COLLECTED MATERIAL -
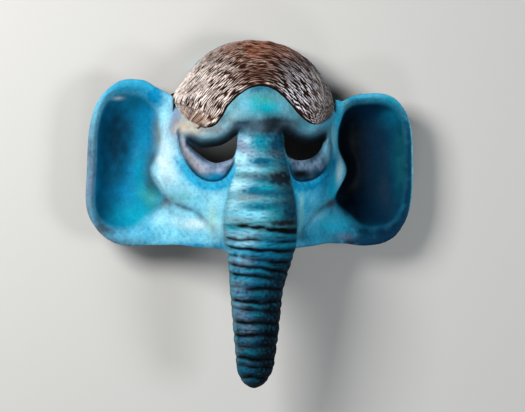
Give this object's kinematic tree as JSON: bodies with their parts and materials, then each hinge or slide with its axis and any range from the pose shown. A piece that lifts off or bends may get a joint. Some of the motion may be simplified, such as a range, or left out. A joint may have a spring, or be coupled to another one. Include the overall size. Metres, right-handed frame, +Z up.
{
  "type": "elephant mask",
  "caption": "Painted elephant half-mask: thin open-backed shell with cupped ears, drooping eye openings, raised combed hair and a long wrinkled hollow trunk.",
  "frame": {"origin": "on the surface it lies on, below the middle of its outline; it lies on the backs of its ears and the edge of its crown, face up", "axes": "+Z up out of the face, +Y towards the crown, +X towards the ear that the picture shows on the right"},
  "size_m": [0.3714, 0.384, 0.1493],
  "materials": {
    "painted_shell": "satin"
  },
  "bodies": {
    "root": {"elephant_mask": "painted_shell"}
  },
  "joints": []
}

SHORT EXERCISE - Write the listing out again, exactly as it reads.

REPLY -
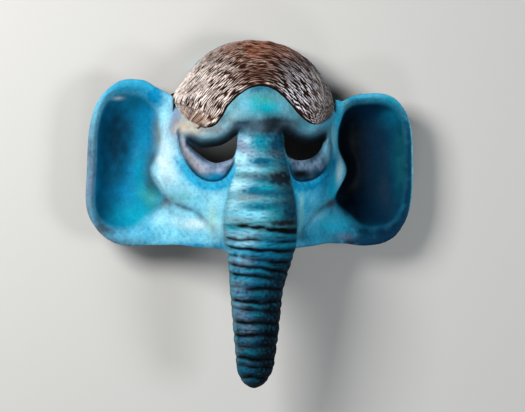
Give this object's kinematic tree as JSON: bodies with their parts and materials, then each hinge or slide with its axis and any range from the pose shown. A piece that lifts off or bends may get a joint. Some of the motion may be simplified, such as a range, or left out. A joint may have a spring, or be coupled to another one. Include the overall size. Metres, right-handed frame, +Z up.
{
  "type": "elephant mask",
  "caption": "Painted elephant half-mask: thin open-backed shell with cupped ears, drooping eye openings, raised combed hair and a long wrinkled hollow trunk.",
  "frame": {"origin": "on the surface it lies on, below the middle of its outline; it lies on the backs of its ears and the edge of its crown, face up", "axes": "+Z up out of the face, +Y towards the crown, +X towards the ear that the picture shows on the right"},
  "size_m": [0.3714, 0.384, 0.1493],
  "materials": {
    "painted_shell": "satin"
  },
  "bodies": {
    "root": {"elephant_mask": "painted_shell"}
  },
  "joints": []
}